When you join Luke’s Christmas story with Paul’s perspective of what was happening in the little town of Bethlehem, that Christmas night, we see God’s plan to rescue his people from sin coming to fulfillment. In other words, The timeless one entered our time to free us from sin for all eternity.
James K. Smith shared in his book, How to Inhabit Time, - “Jesus enters time—We need to remember that at the heart of Christianity is not a teaching or a message or even a doctrine but an event. God’s self-revelation unfolds in time, and redemption is accomplished by what happens…Being a Christian, then, is not so much a matter of believing something about God as much as living in light of this event’s cascading effects on history. Christian faith is ongoing participation in the Christ-event which continues to rumble through human history. Christianity is less a what and more a how, a question of how to live given what has happened in Christ” (p. 13).
James K. Smith also highlights the phrase from Annie Dillard, “the absolute is available to everyone in every age” insofar as both the contemporary follower in AD 33 and the follower-at-second-hand in 1843 are in immediate relationship with the Absolute. God is as near to the twenty-first-century disciple as to the medieval saint. And the medieval peasant is as near to God as the first-century apostle” (p. 83).
The beauty of Christmas is that Jesus, God in human flesh, came near to us. At just the right time, Christ appeared and rescued us from our sin to be in a healthy relationship with the Father, Son, and Holy Spirit.

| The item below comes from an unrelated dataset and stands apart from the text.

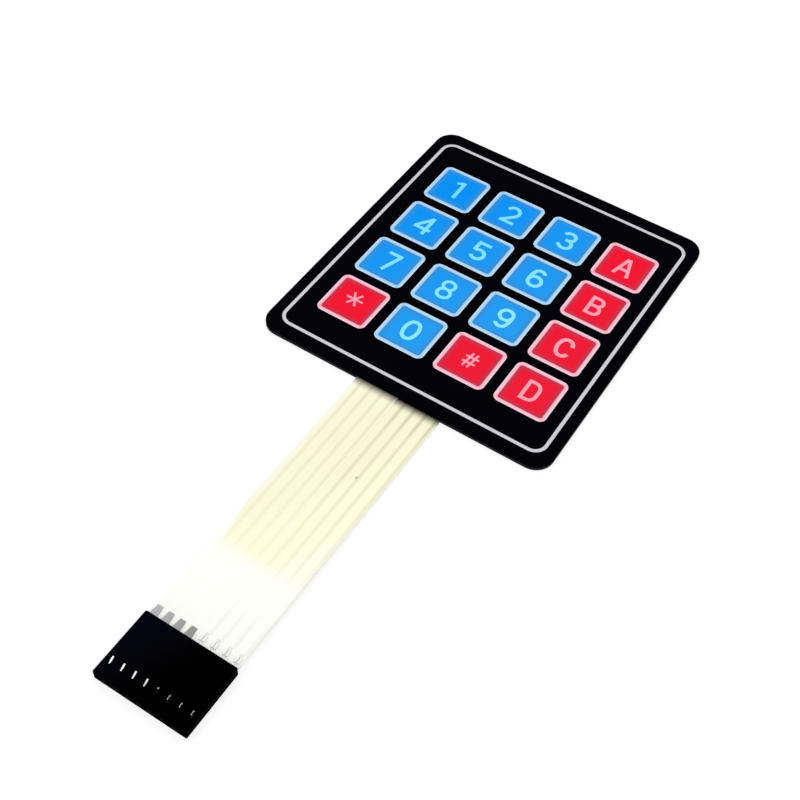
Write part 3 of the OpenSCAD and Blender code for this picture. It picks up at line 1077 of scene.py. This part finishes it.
@dataclass
class KeyPrint:
    """The colours printed on the face: key fields, frames, the border line and the legends.

    Attributes:
        first_key: centre of the upper left key.
        pitch: distance between columns and between rows.
        key_w: width of a key with its frame.
        frame_w: width of the frame.
        field_rim: width of the duller band that a field has along its frame.
        rows: sign of each key, row by row from the top.
        digit_signs: signs on blue keys.
        digits: legends of the blue keys.
        letters: smaller legends of the red keys.
    """

    first_key: Pair = (-21.4, 21.6)
    pitch: Pair = (14.6, 14.4)
    key_w: float = 12.1
    frame_w: float = 0.85
    field_rim: float = 1.35
    rows: tuple[tuple[str, ...], ...] = (
        ("1", "2", "3", "A"),
        ("4", "5", "6", "B"),
        ("7", "8", "9", "C"),
        ("star", "0", "hash", "D"),
    )
    digit_signs: str = "0123456789"
    digits: Legends = field(default_factory=Legends)
    letters: Legends = field(default_factory=lambda: Legends(5.7, 0.8, bowl=(1.17, 1.28)))

    def centre(self, row: int, column: int) -> Pair:
        """Return the centre of a key."""
        return self.first_key[0] + column * self.pitch[0], self.first_key[1] - row * self.pitch[1]

    def build(self, nodes: Mapping[str, Object]) -> None:
        """Dress the printed nodes and draw the legends.

        Args:
            nodes: CAD nodes by name.
        """
        last = self.centre(len(self.rows) - 1, len(self.rows[0]) - 1)
        keys = {"origin": self.first_key, "pitch": self.pitch, "last_key": last}
        half = self.key_w / 2
        fields = {**keys, "half": half - self.frame_w, "rim": self.field_rim}
        frames = {**keys, "half": half, "rim": self.frame_w}
        # Screen-printed inks behind the film: strong and flat, greyed along the frames. The frames
        # are a thin white over them, which lets more of the ink through at its inside.
        inks = {
            "digit_key_fields": KeyInk(
                "blue key print", "blue_print", "#0090f5", "#2aa2f0", "#3c8cd0", **fields
            ),
            "function_key_fields": KeyInk(
                "red key print", "red_print", "#f5082b", "#ee1b36", "#be3750", **fields
            ),
            "digit_key_frames": KeyInk(
                "blue-white frame print", "pale_blue_print",
                "#8ccbfd", "#9cd4fb", "#c8def4", **frames,
            ),
            "function_key_frames": KeyInk(
                "pink-white frame print", "pale_pink_print",
                "#fea4b8", "#fcb0c2", "#f6d2de", **frames,
            ),
            "border_line": GREY_LINE,
        }
        for name, finish in inks.items():
            dress(nodes[name], finish)
        for row, signs in enumerate(self.rows):
            for column, sign in enumerate(signs):
                if sign in self.digit_signs:
                    legends, finish = self.digits, BLUE_LEGEND
                else:
                    legends, finish = self.letters, RED_LEGEND
                dress(legends.build(sign, self.centre(row, column)), finish)


@dataclass
class FilmTail:
    """The two circuit films, whose halves make the flat tail, and the coats over their tracks.

    Attributes:
        under_film: finish of the films.
        under_coat: finish of the coats.
        in_slit: finish of the coat in the slit, painted lighter to offset the shade that it lies
            in.
        slit: X of the left and the right side of the slit between the halves.
        slit_play: how far a point may lie from that X.
        slit_y: Y at which the slit leaves the pad.
        bead_t: thickness of the coat in the slit.
    """

    under_film: TailFinish = TailFinish(
        "milky polyester over tracks", "circuit_film", tracks=TrackPlace.UNDER_FILM
    )
    under_coat: TailFinish = TailFinish(
        "satin coat over tracks", "tail_coat", tracks=TrackPlace.UNDER_COAT
    )
    # Painted light: the coat in the slit is lighter, to offset the shade that it lies in
    in_slit: TailFinish = TailFinish(
        "satin coat in the slit", "tail_coat", "#fffce6",
        tracks=TrackPlace.UNDER_COAT, patch_tone="#fffde8", light_tone="#ffffe9",
    )
    slit: Pair = (0.825, 0.875)
    slit_play: float = 0.01
    slit_y: float = -38.3
    bead_t: float = 0.02

    def build(self, nodes: Mapping[str, Object]) -> None:
        """Dress the films and the coats.

        Args:
            nodes: CAD nodes by name.
        """
        for name in ("lower_circuit_film", "upper_circuit_film"):
            dress(nodes[name], self.under_film)
        for name in ("row_tail_cover", "column_tail_cover"):
            dress(nodes[name], self.under_coat)
        dress(self.bead(nodes["upper_circuit_film"], nodes["column_tail_cover"]), self.in_slit)

    def bead(self, *sides: Object) -> Object:
        """Close the hair-thin slit between the halves with a thin sheet of coat, which covers the
        shade in the slit.

        Args:
            sides: the pieces whose upper edges it joins, on the left and on the right.

        Returns:
            The piece.
        """
        mesh = bmesh.new()
        edges = []
        for side, x in zip(sides, self.slit):
            verts = [mesh.verts.new(place) for place in self._upper_edge(side, x)]
            edges += [mesh.edges.new(pair) for pair in zip(verts, verts[1:])]
        bmesh.ops.bridge_loops(mesh, edges=edges)
        thicken(mesh, -self.bead_t)
        return finished_piece("tail_slit_coat", mesh)

    def _upper_edge(self, side: Object, x: float) -> list[Vector]:
        """Give the upper edge of one side of the slit.

        Args:
            side: the piece on that side.
            x: X of the side.

        Returns:
            Highest point of each cross-section of the tail, from the plug to the pad.
        """
        tops: dict[int, Vector] = {}
        for vertex in side.data.vertices:
            place = vertex.co * PER_MM
            if abs(place.x - x) < self.slit_play and place.y < self.slit_y:
                section = round(place.y)
                if section not in tops or place.z > tops[section].z:
                    tops[section] = place
        return [tops[section] - Vector((0, 0, self.bead_t / 2)) for section in sorted(tops)]


@dataclass
class Plug:
    """The eight-way plug: its moulded housing and the clinched terminals.

    Attributes:
        edge_r: radius of the housing's outer edges.
        edge_steps: faces round such an edge.
        flat_angle: degrees under which two faces of the CAD mesh are one.
        lips: X of each bent lip that stands for a painted glint in a window of the column
            terminals, and its tail's length.
        lip_y: Y of the lips' rear end.
        lip_z: Z of the box wall that they stand on.
        lip_t: their height.
        lip_w: width of their head and of their tail.
        lip_heading: degrees from +X in which their head and their tail start.
        lip_r: radius of their tail.
    """

    edge_r: float = 0.5
    edge_steps: int = 4
    flat_angle: float = 0.5
    lips: tuple[Pair, ...] = ((2.0, 0.3), (4.53, 0.95), (7.07, 0.95), (9.6, 0.95))
    lip_y: float = -115.6
    lip_z: float = 2.15
    lip_t: float = 0.05
    lip_w: Pair = (0.24, 0.08)
    lip_heading: Pair = (250.0, 252.0)
    lip_r: float = 1.3

    def build(self, nodes: Mapping[str, Object]) -> None:
        """Round the housing's edges, and dress it and the terminals.

        Args:
            nodes: CAD nodes by name.
        """
        dress(self.shell(nodes["plug_housing"]), MOULDED_NYLON)
        for side, finish in (("row", TINNED_BRONZE), ("column", CLINCHED_TIN)):
            for number in range(1, 5):
                dress(nodes[f"terminal_{side}_{number}"], finish)
        # Painted glints: bent lip pieces of lighter tin in the windows of the column terminals
        for number, (x, tail) in enumerate(self.lips, 1):
            dress(self.lip(number, x, tail), BRIGHT_TIN)

    def lip(self, number: int, x: float, tail: float) -> Object:
        """Make the curved lip that shows in a window as a painted glint: a short head and a thin
        tail to the front.

        Args:
            number: number of the column terminal.
            x: X of the head.
            tail: length of the tail.

        Returns:
            The piece.
        """
        mesh = bmesh.new()
        pen = Pen(mesh, self.lip_w[1], self.lip_z)
        head = (Go(self.lip_w[0]),)
        bend = (Turn(self.lip_r, math.degrees(tail / self.lip_r)),)
        for heading, moves, width in zip(self.lip_heading, (head, bend), self.lip_w):
            pen.draw(Stroke((x, self.lip_y), heading, moves, width), (0.0, 0.0))
        thicken(mesh, self.lip_t)
        return finished_piece(f"terminal_lip_{number}", mesh)

    def shell(self, block: Object) -> Object:
        """Copy the housing and round the edges of its block, as a mould leaves them.

        Args:
            block: CAD node of the housing.

        Returns:
            The piece that replaces it.
        """
        mesh = bmesh.new()
        mesh.from_mesh(block.data)
        bmesh.ops.scale(mesh, verts=mesh.verts, vec=(PER_MM,) * 3)
        bmesh.ops.remove_doubles(mesh, verts=mesh.verts, dist=WELD)
        bmesh.ops.dissolve_limit(
            mesh,
            angle_limit=math.radians(self.flat_angle),
            verts=mesh.verts,
            edges=mesh.edges,
            use_dissolve_boundaries=False,
        )
        low, high = (Vector(corner) * PER_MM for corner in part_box(block.name))
        bmesh.ops.bevel(
            mesh,
            geom=[edge for edge in mesh.edges if self._on_block_edge(edge, low, high)],
            offset=self.edge_r,
            affect="EDGES",
            segments=self.edge_steps,
            profile=0.5,
            material=-1,
            clamp_overlap=True,
        )
        piece = finished_piece("plug_shell", mesh)
        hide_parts(block.name)
        return piece

    @staticmethod
    def _on_block_edge(edge: bmesh.types.BMEdge, low: Vector, high: Vector) -> bool:
        """Tell whether an edge lies on one of the block's twelve edges.

        Args:
            edge: edge of the mesh.
            low: the block's lowest corner.
            high: its highest corner.

        Returns:
            True where both ends lie on the same two of the block's faces.
        """
        faces = [(axis, corner[axis]) for corner in (low, high) for axis in range(3)]
        shared = [all(abs(v.co[axis] - at) < WELD for v in edge.verts) for axis, at in faces]
        return sum(shared) == 2


@dataclass
class Studio:
    """White studio: a paper floor, an even dome of light and one small softbox.

    Attributes:
        floor_w: width of the floor.
        floor_drop: distance of the floor under the part.
        dome: strength of the light from all round.
        box_to: direction of the softbox, seen from the plug.
        box_reach: distance of the softbox.
        box_w: width of the softbox.
        box_watts: its power.
        camera_at: place of the camera.
        camera_axes: its right, down and forward directions.
        sensor_w: width of its sensor.
        lens: its focal length.
        clip: distance from which it sees.
    """

    floor_w: float = 4000.0
    floor_drop: float = 0.1
    dome: float = 0.956
    box_to: tuple[float, float, float] = (-0.39, -0.01, 0.92)
    box_reach: float = 600.0
    box_w: float = 150.0
    box_watts: float = 0.2
    camera_at: tuple[float, float, float] = (82.10, -181.39, 206.26)
    camera_axes: tuple[tuple[float, float, float], ...] = (
        (0.8405603, 0.53985989, 0.04482949),
        (0.44636052, -0.64333152, -0.62200228),
        (-0.30695386, 0.54284054, -0.78173108),
    )
    sensor_w: float = 36.0
    lens: float = 58.25
    clip: float = 10.0

    def build(self) -> None:
        """Set up floor, light and camera."""
        self._floor()
        self._dome()
        self._softbox()
        self._camera()
        bpy.context.scene.view_settings.view_transform = "Standard"

    def _floor(self) -> None:
        """Lay the paper floor."""
        mesh = bmesh.new()
        bmesh.ops.create_grid(mesh, x_segments=1, y_segments=1, size=self.floor_w / 2)
        bmesh.ops.translate(mesh, verts=mesh.verts, vec=(0, 0, -self.floor_drop))
        floor = mesh_object("floor", mesh)
        floor.data.materials.append(STUDIO_PAPER.material())
        log.info("floor: %s", STUDIO_PAPER.name)

    def _dome(self) -> None:
        """Light the part evenly from all round, in front of a white backdrop."""
        world = bpy.data.worlds.new("white dome")
        world.use_nodes = True
        bpy.context.scene.world = world
        tree = world.node_tree
        strength = add_node(
            tree, "MapRange", {"To Min": self.dome, "To Max": 1.0}, {"Value": seen_rays(tree)}
        )
        white = {"Color": (1.0, 1.0, 1.0, 1.0)}
        add_node(tree, tree.nodes["Background"], white, {"Strength": strength})

    def _softbox(self) -> None:
        """Hang the softbox that the raised lances of the plug mirror."""
        data = bpy.data.lights.new("softbox", "AREA")
        data.shape = "DISK"
        data.size = self.box_w * MM
        data.energy = self.box_watts
        lamp = new_object("softbox", data)
        low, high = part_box("plug_housing")
        towards = Vector(self.box_to).normalized()
        lamp.location = (low + high) / 2 + towards * self.box_reach * MM
        lamp.rotation_euler = towards.to_track_quat("Z", "Y").to_euler()

    def _camera(self) -> None:
        """Put the camera where the photograph was taken from."""
        data = bpy.data.cameras.new("camera")
        data.sensor_width = self.sensor_w
        data.lens = self.lens
        data.clip_start = self.clip * MM
        camera = new_object("camera", data)
        right, down, forward = (Vector(axis) for axis in self.camera_axes)
        turn = Matrix((right, -down, -forward)).transposed().to_4x4()
        camera.matrix_world = Matrix.Translation(Vector(self.camera_at) * MM) @ turn
        bpy.context.scene.camera = camera


def main() -> None:
    """Dress the keypad and set up the studio."""
    logging.basicConfig(level=logging.INFO, format="%(name)s: %(message)s")
    nodes = frame["nodes"]
    PadStack().build(nodes)
    KeyPrint().build(nodes)
    FilmTail().build(nodes)
    Plug().build(nodes)
    Studio().build()
    bpy.context.view_layer.update()


if __name__ == "__main__":
    main()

Earlier this month, our American Heritage Girls decorated the church building for Christmas. Here’s a picture of some of them after preparing the advent wreath, Christmas tree and manger. Do you notice something special in this picture? Look to the left of the picture. The youngest girl is kissing the baby representing baby Jesus.
What time is it? It’s time for us to learn from the youngest ones in our midst to remember what Christmas is all about. It’s about loving a baby born in Bethlehem, Christ, the Lord.